• _Source data_:
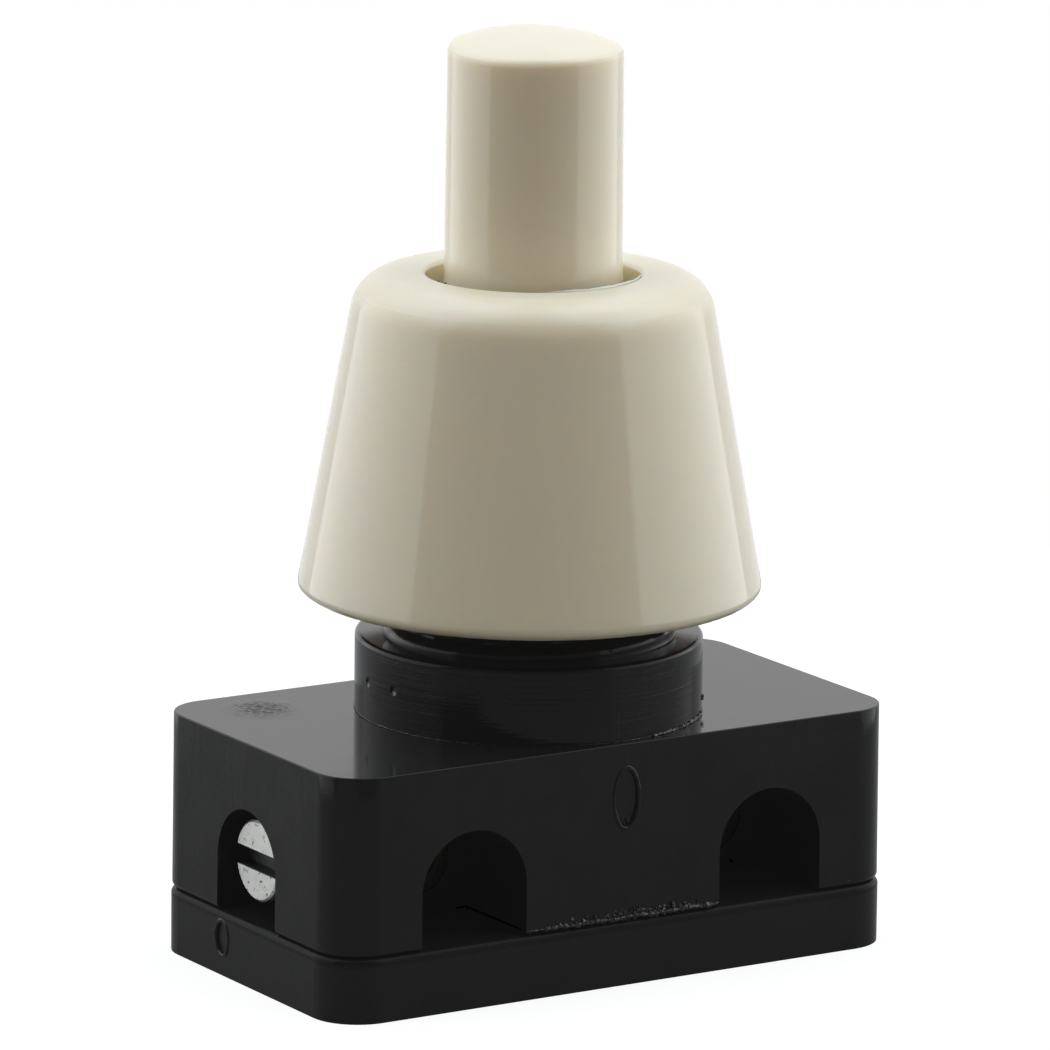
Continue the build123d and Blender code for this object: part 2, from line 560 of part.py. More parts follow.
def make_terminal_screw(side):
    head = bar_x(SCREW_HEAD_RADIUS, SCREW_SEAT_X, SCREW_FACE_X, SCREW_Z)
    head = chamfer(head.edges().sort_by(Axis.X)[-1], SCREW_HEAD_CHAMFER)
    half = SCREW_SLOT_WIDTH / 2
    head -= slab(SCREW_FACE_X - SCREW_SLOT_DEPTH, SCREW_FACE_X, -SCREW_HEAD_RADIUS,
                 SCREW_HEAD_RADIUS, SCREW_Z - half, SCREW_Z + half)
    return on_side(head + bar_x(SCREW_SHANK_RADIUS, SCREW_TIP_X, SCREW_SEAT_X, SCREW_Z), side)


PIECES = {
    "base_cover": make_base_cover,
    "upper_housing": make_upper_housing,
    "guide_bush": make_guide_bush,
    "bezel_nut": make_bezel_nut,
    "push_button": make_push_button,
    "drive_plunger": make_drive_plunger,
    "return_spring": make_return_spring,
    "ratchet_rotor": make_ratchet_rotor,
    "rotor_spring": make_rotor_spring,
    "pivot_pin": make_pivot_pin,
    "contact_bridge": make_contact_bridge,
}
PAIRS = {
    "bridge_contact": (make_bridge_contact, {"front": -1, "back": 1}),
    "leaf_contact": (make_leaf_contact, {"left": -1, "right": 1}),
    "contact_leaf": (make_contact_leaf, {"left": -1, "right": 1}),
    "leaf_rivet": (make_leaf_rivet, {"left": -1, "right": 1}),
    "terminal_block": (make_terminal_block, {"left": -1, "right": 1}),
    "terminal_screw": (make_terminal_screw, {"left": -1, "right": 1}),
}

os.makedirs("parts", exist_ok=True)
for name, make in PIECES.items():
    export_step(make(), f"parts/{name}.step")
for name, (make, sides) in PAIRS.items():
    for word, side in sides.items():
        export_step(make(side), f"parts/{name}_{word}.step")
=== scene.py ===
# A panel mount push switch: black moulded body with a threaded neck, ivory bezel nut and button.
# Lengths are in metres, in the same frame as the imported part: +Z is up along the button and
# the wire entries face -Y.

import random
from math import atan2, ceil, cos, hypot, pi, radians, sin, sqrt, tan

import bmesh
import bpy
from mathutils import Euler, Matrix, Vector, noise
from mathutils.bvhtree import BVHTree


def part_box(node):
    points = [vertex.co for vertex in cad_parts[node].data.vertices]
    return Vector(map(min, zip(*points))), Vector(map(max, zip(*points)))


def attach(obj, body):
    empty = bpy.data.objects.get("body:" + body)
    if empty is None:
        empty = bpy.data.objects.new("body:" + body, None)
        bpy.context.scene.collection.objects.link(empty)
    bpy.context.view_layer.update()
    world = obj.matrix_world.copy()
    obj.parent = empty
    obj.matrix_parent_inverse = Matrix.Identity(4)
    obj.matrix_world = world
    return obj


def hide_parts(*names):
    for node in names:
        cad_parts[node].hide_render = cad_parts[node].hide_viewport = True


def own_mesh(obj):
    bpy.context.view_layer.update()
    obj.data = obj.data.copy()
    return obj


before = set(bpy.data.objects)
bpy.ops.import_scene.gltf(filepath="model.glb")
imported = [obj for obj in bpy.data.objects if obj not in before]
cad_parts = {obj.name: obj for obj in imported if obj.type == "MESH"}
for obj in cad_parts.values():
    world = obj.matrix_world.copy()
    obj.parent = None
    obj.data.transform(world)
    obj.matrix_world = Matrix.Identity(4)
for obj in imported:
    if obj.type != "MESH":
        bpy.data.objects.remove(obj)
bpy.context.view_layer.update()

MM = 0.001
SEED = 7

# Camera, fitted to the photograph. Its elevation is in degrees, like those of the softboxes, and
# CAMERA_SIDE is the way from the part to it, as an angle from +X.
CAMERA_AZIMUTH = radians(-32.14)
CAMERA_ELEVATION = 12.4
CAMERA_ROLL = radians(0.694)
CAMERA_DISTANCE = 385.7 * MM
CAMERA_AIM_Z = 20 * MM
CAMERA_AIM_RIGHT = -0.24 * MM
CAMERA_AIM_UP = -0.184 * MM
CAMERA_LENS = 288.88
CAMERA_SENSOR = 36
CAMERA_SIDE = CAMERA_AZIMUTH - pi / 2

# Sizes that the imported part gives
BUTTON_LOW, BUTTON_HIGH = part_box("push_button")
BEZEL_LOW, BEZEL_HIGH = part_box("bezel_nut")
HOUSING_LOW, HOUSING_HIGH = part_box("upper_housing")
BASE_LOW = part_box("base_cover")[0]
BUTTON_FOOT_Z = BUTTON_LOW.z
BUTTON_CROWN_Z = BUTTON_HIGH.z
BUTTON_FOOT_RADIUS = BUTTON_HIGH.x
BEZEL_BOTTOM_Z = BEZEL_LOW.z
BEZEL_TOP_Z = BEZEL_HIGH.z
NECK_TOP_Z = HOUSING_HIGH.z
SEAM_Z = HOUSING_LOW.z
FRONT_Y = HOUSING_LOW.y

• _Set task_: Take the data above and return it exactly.

• _Reply_:
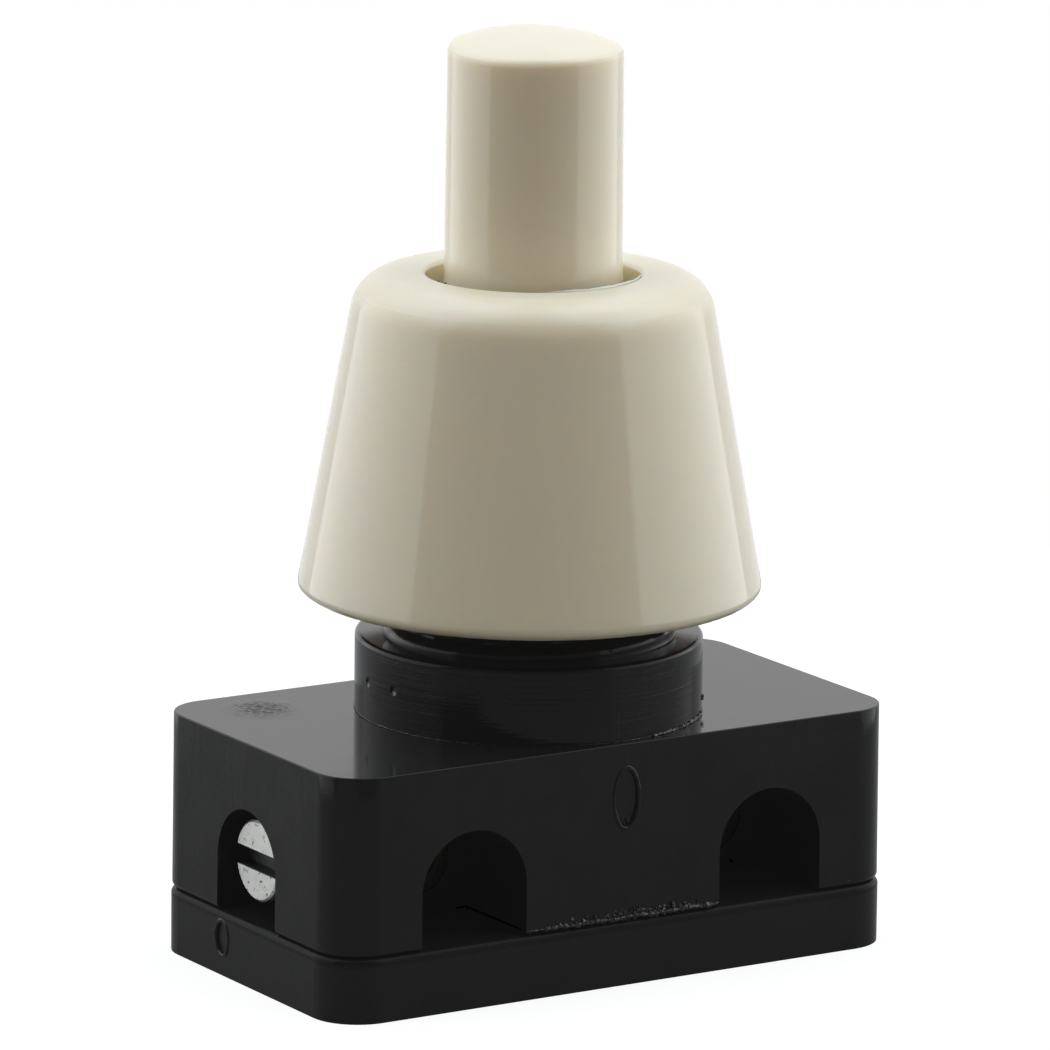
Continue the build123d and Blender code for this object: part 2, from line 560 of part.py. More parts follow.
def make_terminal_screw(side):
    head = bar_x(SCREW_HEAD_RADIUS, SCREW_SEAT_X, SCREW_FACE_X, SCREW_Z)
    head = chamfer(head.edges().sort_by(Axis.X)[-1], SCREW_HEAD_CHAMFER)
    half = SCREW_SLOT_WIDTH / 2
    head -= slab(SCREW_FACE_X - SCREW_SLOT_DEPTH, SCREW_FACE_X, -SCREW_HEAD_RADIUS,
                 SCREW_HEAD_RADIUS, SCREW_Z - half, SCREW_Z + half)
    return on_side(head + bar_x(SCREW_SHANK_RADIUS, SCREW_TIP_X, SCREW_SEAT_X, SCREW_Z), side)


PIECES = {
    "base_cover": make_base_cover,
    "upper_housing": make_upper_housing,
    "guide_bush": make_guide_bush,
    "bezel_nut": make_bezel_nut,
    "push_button": make_push_button,
    "drive_plunger": make_drive_plunger,
    "return_spring": make_return_spring,
    "ratchet_rotor": make_ratchet_rotor,
    "rotor_spring": make_rotor_spring,
    "pivot_pin": make_pivot_pin,
    "contact_bridge": make_contact_bridge,
}
PAIRS = {
    "bridge_contact": (make_bridge_contact, {"front": -1, "back": 1}),
    "leaf_contact": (make_leaf_contact, {"left": -1, "right": 1}),
    "contact_leaf": (make_contact_leaf, {"left": -1, "right": 1}),
    "leaf_rivet": (make_leaf_rivet, {"left": -1, "right": 1}),
    "terminal_block": (make_terminal_block, {"left": -1, "right": 1}),
    "terminal_screw": (make_terminal_screw, {"left": -1, "right": 1}),
}

os.makedirs("parts", exist_ok=True)
for name, make in PIECES.items():
    export_step(make(), f"parts/{name}.step")
for name, (make, sides) in PAIRS.items():
    for word, side in sides.items():
        export_step(make(side), f"parts/{name}_{word}.step")
=== scene.py ===
# A panel mount push switch: black moulded body with a threaded neck, ivory bezel nut and button.
# Lengths are in metres, in the same frame as the imported part: +Z is up along the button and
# the wire entries face -Y.

import random
from math import atan2, ceil, cos, hypot, pi, radians, sin, sqrt, tan

import bmesh
import bpy
from mathutils import Euler, Matrix, Vector, noise
from mathutils.bvhtree import BVHTree


def part_box(node):
    points = [vertex.co for vertex in cad_parts[node].data.vertices]
    return Vector(map(min, zip(*points))), Vector(map(max, zip(*points)))


def attach(obj, body):
    empty = bpy.data.objects.get("body:" + body)
    if empty is None:
        empty = bpy.data.objects.new("body:" + body, None)
        bpy.context.scene.collection.objects.link(empty)
    bpy.context.view_layer.update()
    world = obj.matrix_world.copy()
    obj.parent = empty
    obj.matrix_parent_inverse = Matrix.Identity(4)
    obj.matrix_world = world
    return obj


def hide_parts(*names):
    for node in names:
        cad_parts[node].hide_render = cad_parts[node].hide_viewport = True


def own_mesh(obj):
    bpy.context.view_layer.update()
    obj.data = obj.data.copy()
    return obj


before = set(bpy.data.objects)
bpy.ops.import_scene.gltf(filepath="model.glb")
imported = [obj for obj in bpy.data.objects if obj not in before]
cad_parts = {obj.name: obj for obj in imported if obj.type == "MESH"}
for obj in cad_parts.values():
    world = obj.matrix_world.copy()
    obj.parent = None
    obj.data.transform(world)
    obj.matrix_world = Matrix.Identity(4)
for obj in imported:
    if obj.type != "MESH":
        bpy.data.objects.remove(obj)
bpy.context.view_layer.update()

MM = 0.001
SEED = 7

# Camera, fitted to the photograph. Its elevation is in degrees, like those of the softboxes, and
# CAMERA_SIDE is the way from the part to it, as an angle from +X.
CAMERA_AZIMUTH = radians(-32.14)
CAMERA_ELEVATION = 12.4
CAMERA_ROLL = radians(0.694)
CAMERA_DISTANCE = 385.7 * MM
CAMERA_AIM_Z = 20 * MM
CAMERA_AIM_RIGHT = -0.24 * MM
CAMERA_AIM_UP = -0.184 * MM
CAMERA_LENS = 288.88
CAMERA_SENSOR = 36
CAMERA_SIDE = CAMERA_AZIMUTH - pi / 2

# Sizes that the imported part gives
BUTTON_LOW, BUTTON_HIGH = part_box("push_button")
BEZEL_LOW, BEZEL_HIGH = part_box("bezel_nut")
HOUSING_LOW, HOUSING_HIGH = part_box("upper_housing")
BASE_LOW = part_box("base_cover")[0]
BUTTON_FOOT_Z = BUTTON_LOW.z
BUTTON_CROWN_Z = BUTTON_HIGH.z
BUTTON_FOOT_RADIUS = BUTTON_HIGH.x
BEZEL_BOTTOM_Z = BEZEL_LOW.z
BEZEL_TOP_Z = BEZEL_HIGH.z
NECK_TOP_Z = HOUSING_HIGH.z
SEAM_Z = HOUSING_LOW.z
FRONT_Y = HOUSING_LOW.y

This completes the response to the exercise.